-- start Records --

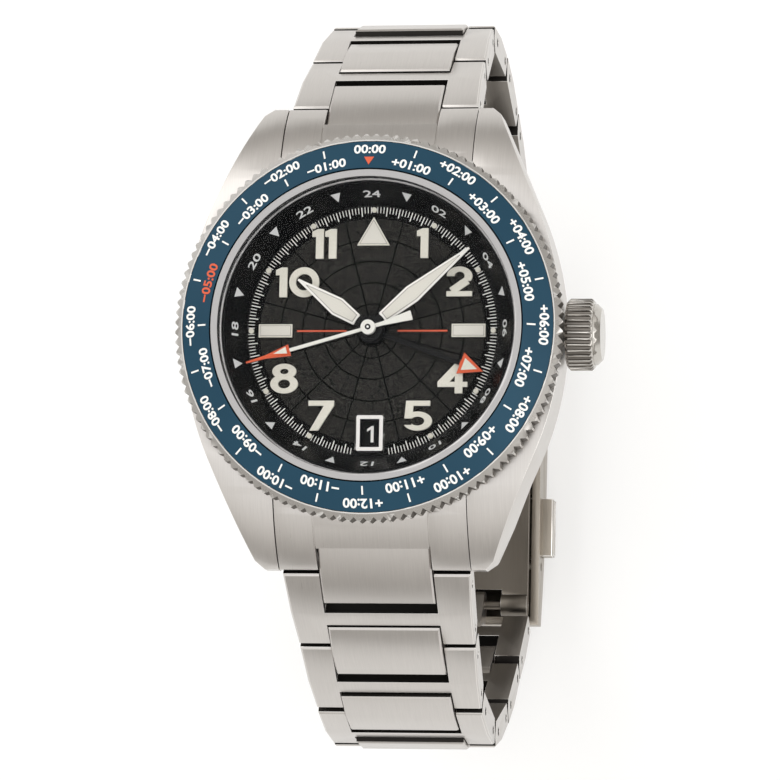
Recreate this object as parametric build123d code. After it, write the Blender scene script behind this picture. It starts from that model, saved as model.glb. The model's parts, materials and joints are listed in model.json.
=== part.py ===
from build123d import *
from math import cos, sin, radians, degrees, atan2, hypot, pi
import os

# A steel world time watch on a bracelet of H-links. The dial faces +Z, 12 o'clock is +Y and the crown is +X.
# The origin is the centre of the case back's outer face. Lengths are in millimetres.

# Main sizes
BEZEL_R = 20.0
LUG_GAP = 20.1
OVERRUN = 2.0

# Case
BACK_DISC = 1.2
BACK_GAP = 0.05
CASE_BOTTOM_Z = BACK_DISC + BACK_GAP
CASE_HEIGHT = 6.95
CASE_TOP_Z = CASE_BOTTOM_Z + CASE_HEIGHT
CASE_INSET = 0.45
CASE_SIDE_X = BEZEL_R - CASE_INSET
CASE_WALL_INSET = 0.25
CASE_WALL_R = CASE_SIDE_X - CASE_WALL_INSET
FLANK_Y = 12.9
FLANK_TAPER = 2.65
FLANK_X = CASE_SIDE_X - FLANK_TAPER
LUG_REACH = 4.1
LUG_TIP_Y = BEZEL_R + LUG_REACH
LUG_TIP_WALL = 1.45
LUG_TIP_X = LUG_GAP / 2 + LUG_TIP_WALL
LUG_CORNER_OUT = 0.9
LUG_CORNER_BACK = 0.8
LUG_CORNER_X = LUG_TIP_X + LUG_CORNER_OUT
LUG_CORNER_Y = LUG_TIP_Y - LUG_CORNER_BACK
LUG_TIP_TOP_Z = 2.7
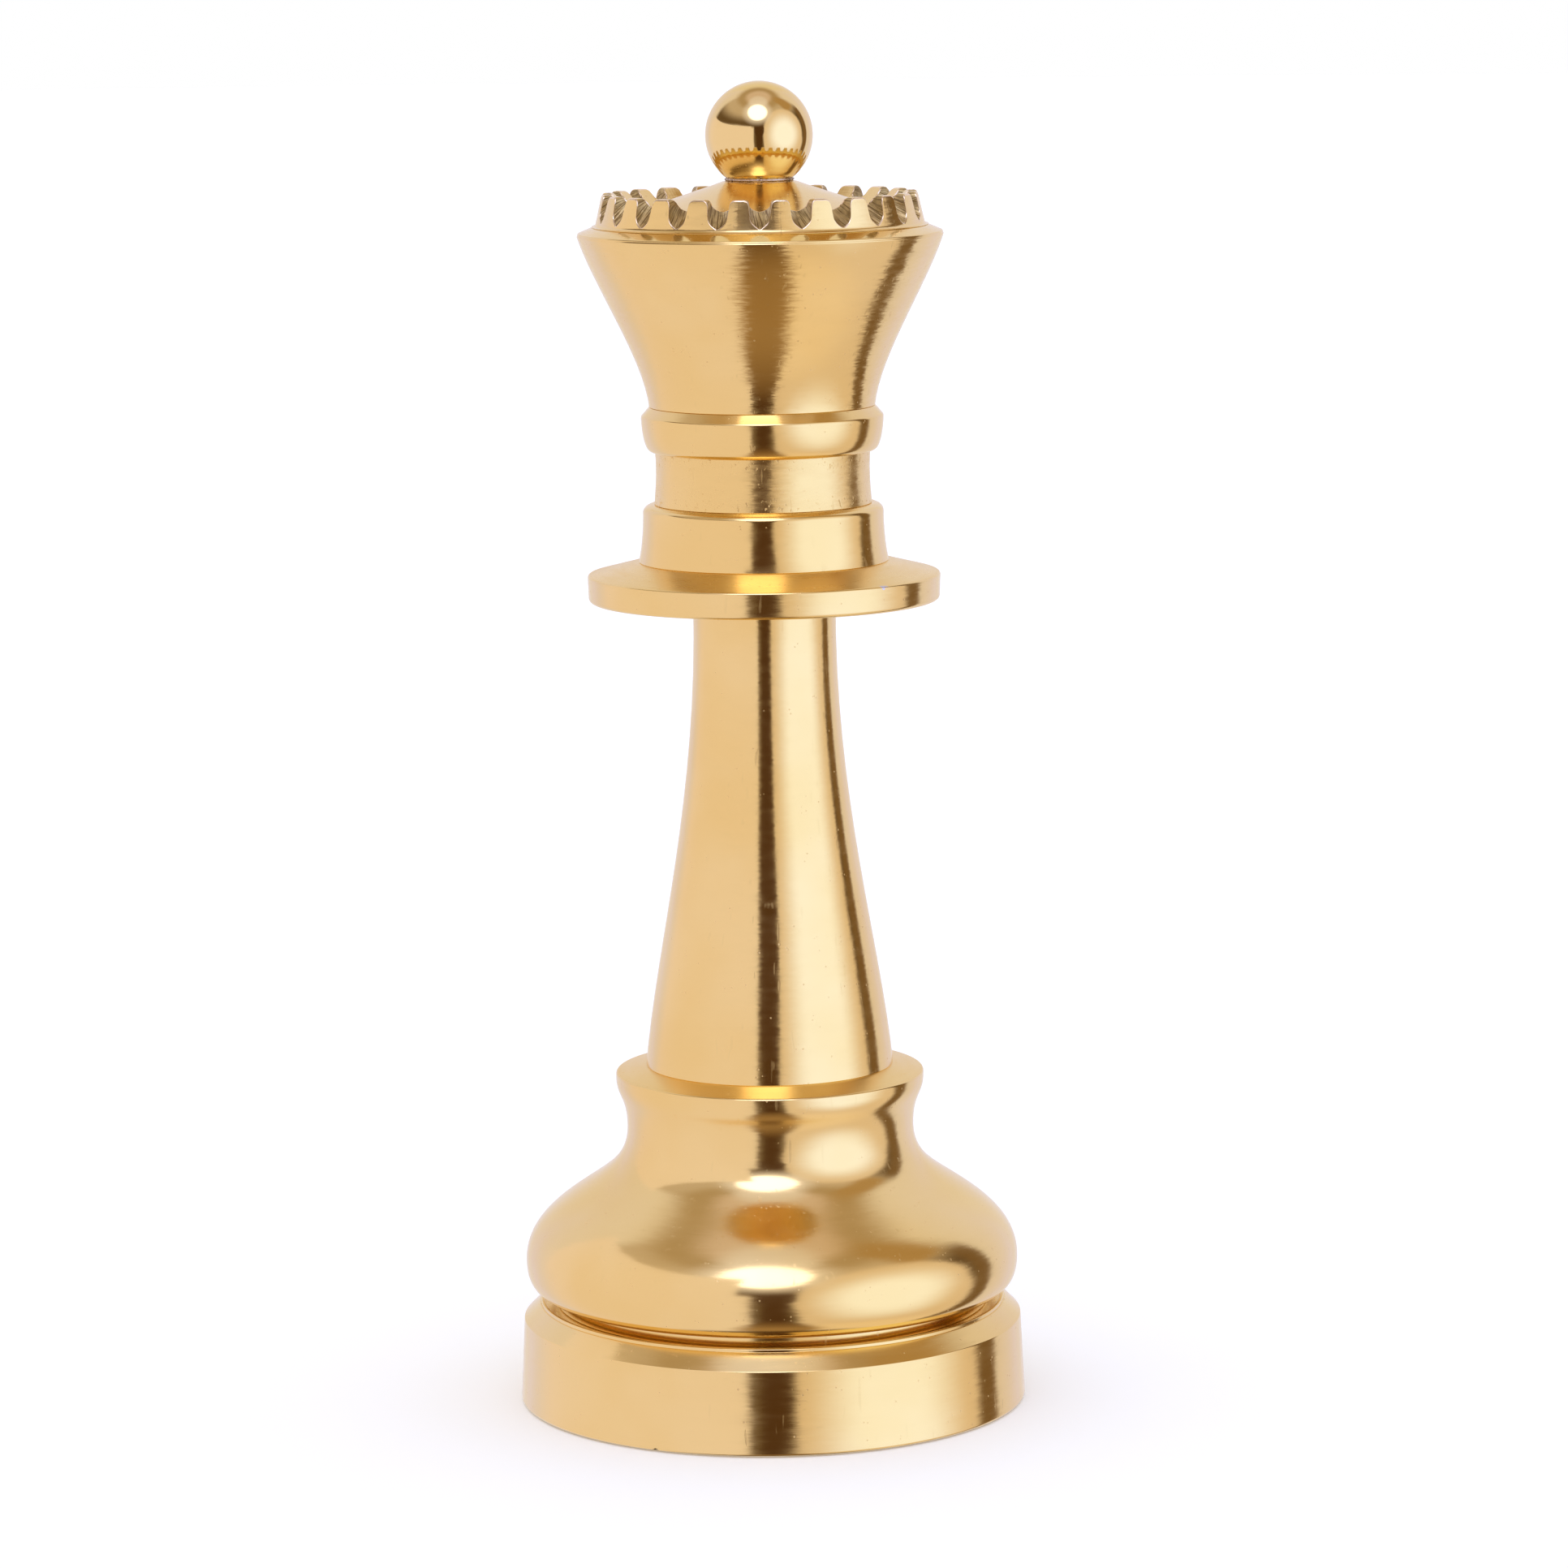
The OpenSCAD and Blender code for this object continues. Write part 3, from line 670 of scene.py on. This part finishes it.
TOP_STEPS, CORNER_STEPS, FLANK_STEPS, FLOOR_STEPS = 4, 6, 5, 9


def notch_side(radius, file_r, flank, corner, vee):
    """Half an edge of the crown on one cone, as (turn from the notch, height).

    It runs from the middle of a tooth to the middle of a notch.
    """
    half = math.pi / TEETH
    seam_w, seam_h = file_r * math.cos(flank), file_r - file_r * math.sin(flank)

    def on_flank(h):
        w = seam_w + (h - seam_h) * math.tan(flank)
        return w, notch_height(radius, w, h)

    lo, hi = seam_h, 12 * MM
    for _ in range(40):
        mid = (lo + hi) / 2
        if on_flank(mid)[1] > crown_top:
            hi = mid
        else:
            lo = mid
    edge_w, edge_h = on_flank(lo)[0], lo
    r_top = radius(crown_top)
    cut = corner * 0.85
    start = edge_w + cut
    low_h = edge_h - cut * 0.84
    low_w, low_z = on_flank(low_h)
    points = [(half + (math.asin(start / r_top) - half) * k / TOP_STEPS, crown_top) for k in range(TOP_STEPS)]
    for k in range(CORNER_STEPS + 1):
        t = k / CORNER_STEPS
        w, z = curve(t, start, edge_w, low_w), curve(t, crown_top, crown_top, low_z)
        points.append((math.asin(w / radius(z)), z))
    for k in range(1, FLANK_STEPS + 1):
        w, z = on_flank(low_h + (seam_h - low_h) * k / FLANK_STEPS)
        points.append((math.asin(w / radius(z)), z))
    for k in range(1, FLOOR_STEPS + 1):
        a = (math.pi / 2 - flank) * (1 - k / FLOOR_STEPS)
        w = file_r * math.sin(a)
        h = file_r * (1 - math.cos(a)) + vee * math.sin(math.pi * w / seam_w)
        z = notch_height(radius, w, h)
        points.append((math.asin(w / radius(z)), z))
    return points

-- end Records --

Write out the listing once more, matching it exactly.

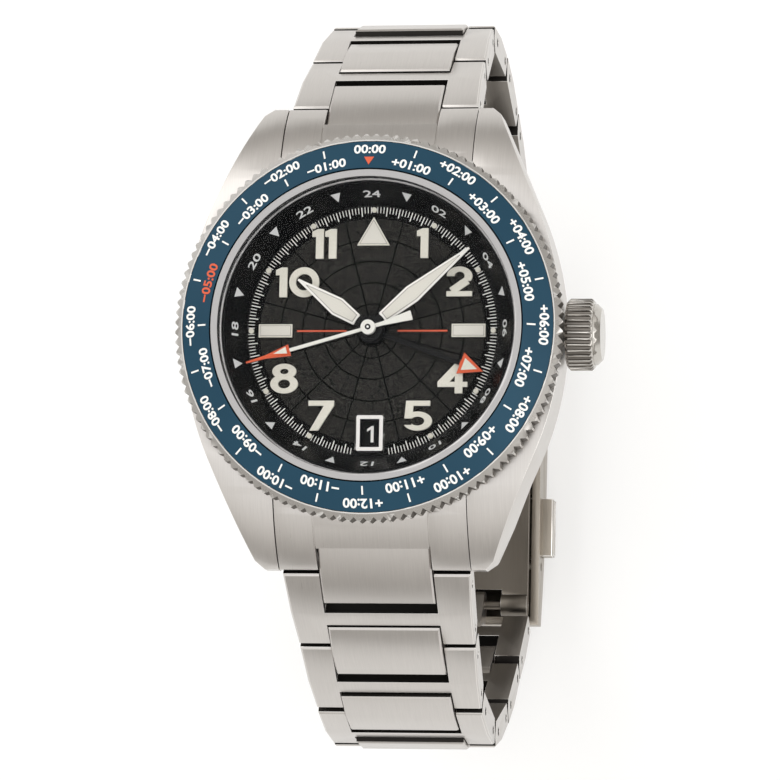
Recreate this object as parametric build123d code. After it, write the Blender scene script behind this picture. It starts from that model, saved as model.glb. The model's parts, materials and joints are listed in model.json.
=== part.py ===
from build123d import *
from math import cos, sin, radians, degrees, atan2, hypot, pi
import os

# A steel world time watch on a bracelet of H-links. The dial faces +Z, 12 o'clock is +Y and the crown is +X.
# The origin is the centre of the case back's outer face. Lengths are in millimetres.

# Main sizes
BEZEL_R = 20.0
LUG_GAP = 20.1
OVERRUN = 2.0

# Case
BACK_DISC = 1.2
BACK_GAP = 0.05
CASE_BOTTOM_Z = BACK_DISC + BACK_GAP
CASE_HEIGHT = 6.95
CASE_TOP_Z = CASE_BOTTOM_Z + CASE_HEIGHT
CASE_INSET = 0.45
CASE_SIDE_X = BEZEL_R - CASE_INSET
CASE_WALL_INSET = 0.25
CASE_WALL_R = CASE_SIDE_X - CASE_WALL_INSET
FLANK_Y = 12.9
FLANK_TAPER = 2.65
FLANK_X = CASE_SIDE_X - FLANK_TAPER
LUG_REACH = 4.1
LUG_TIP_Y = BEZEL_R + LUG_REACH
LUG_TIP_WALL = 1.45
LUG_TIP_X = LUG_GAP / 2 + LUG_TIP_WALL
LUG_CORNER_OUT = 0.9
LUG_CORNER_BACK = 0.8
LUG_CORNER_X = LUG_TIP_X + LUG_CORNER_OUT
LUG_CORNER_Y = LUG_TIP_Y - LUG_CORNER_BACK
LUG_TIP_TOP_Z = 2.7
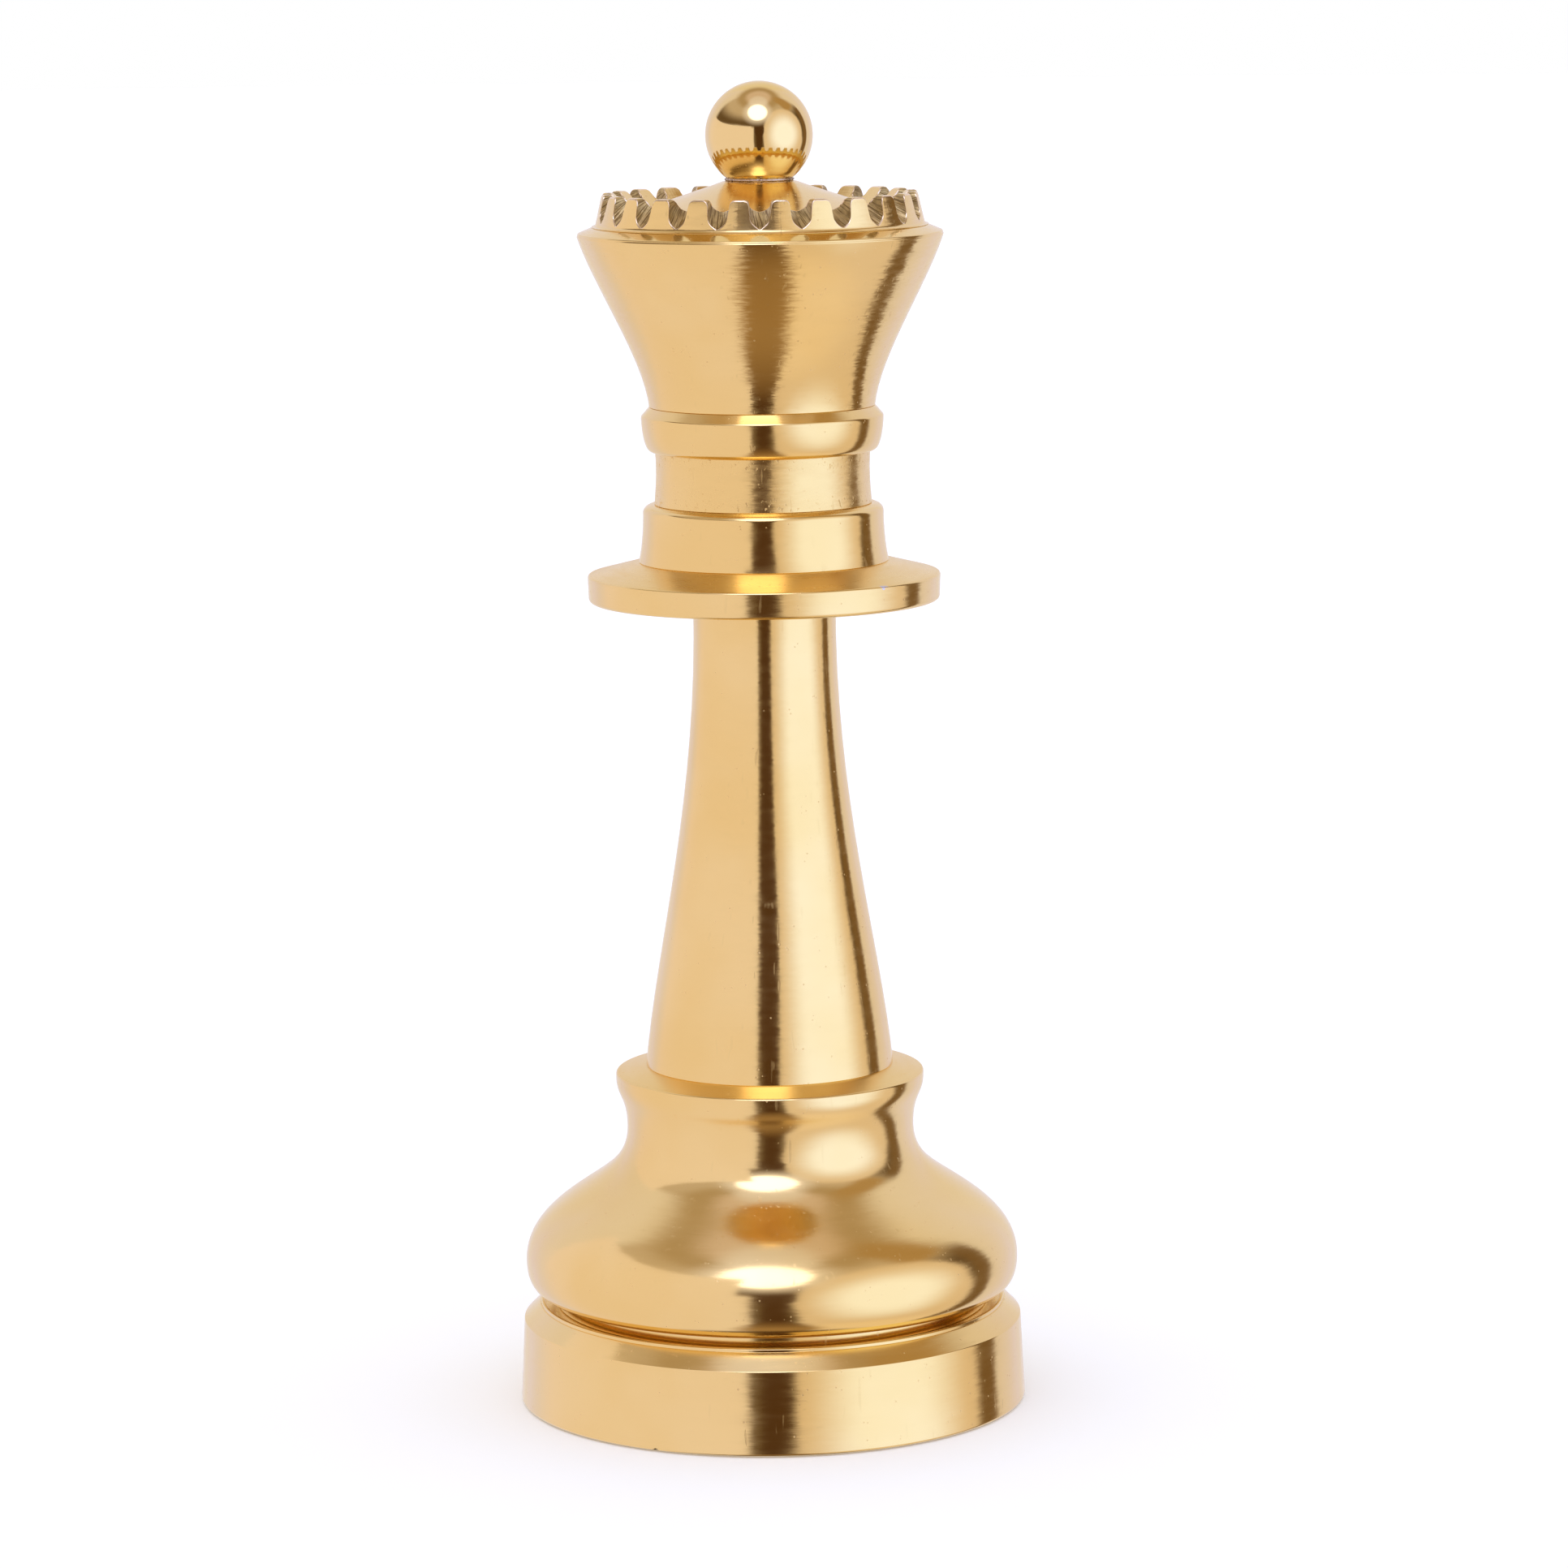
The OpenSCAD and Blender code for this object continues. Write part 3, from line 670 of scene.py on. This part finishes it.
TOP_STEPS, CORNER_STEPS, FLANK_STEPS, FLOOR_STEPS = 4, 6, 5, 9


def notch_side(radius, file_r, flank, corner, vee):
    """Half an edge of the crown on one cone, as (turn from the notch, height).

    It runs from the middle of a tooth to the middle of a notch.
    """
    half = math.pi / TEETH
    seam_w, seam_h = file_r * math.cos(flank), file_r - file_r * math.sin(flank)

    def on_flank(h):
        w = seam_w + (h - seam_h) * math.tan(flank)
        return w, notch_height(radius, w, h)

    lo, hi = seam_h, 12 * MM
    for _ in range(40):
        mid = (lo + hi) / 2
        if on_flank(mid)[1] > crown_top:
            hi = mid
        else:
            lo = mid
    edge_w, edge_h = on_flank(lo)[0], lo
    r_top = radius(crown_top)
    cut = corner * 0.85
    start = edge_w + cut
    low_h = edge_h - cut * 0.84
    low_w, low_z = on_flank(low_h)
    points = [(half + (math.asin(start / r_top) - half) * k / TOP_STEPS, crown_top) for k in range(TOP_STEPS)]
    for k in range(CORNER_STEPS + 1):
        t = k / CORNER_STEPS
        w, z = curve(t, start, edge_w, low_w), curve(t, crown_top, crown_top, low_z)
        points.append((math.asin(w / radius(z)), z))
    for k in range(1, FLANK_STEPS + 1):
        w, z = on_flank(low_h + (seam_h - low_h) * k / FLANK_STEPS)
        points.append((math.asin(w / radius(z)), z))
    for k in range(1, FLOOR_STEPS + 1):
        a = (math.pi / 2 - flank) * (1 - k / FLOOR_STEPS)
        w = file_r * math.sin(a)
        h = file_r * (1 - math.cos(a)) + vee * math.sin(math.pi * w / seam_w)
        z = notch_height(radius, w, h)
        points.append((math.asin(w / radius(z)), z))
    return points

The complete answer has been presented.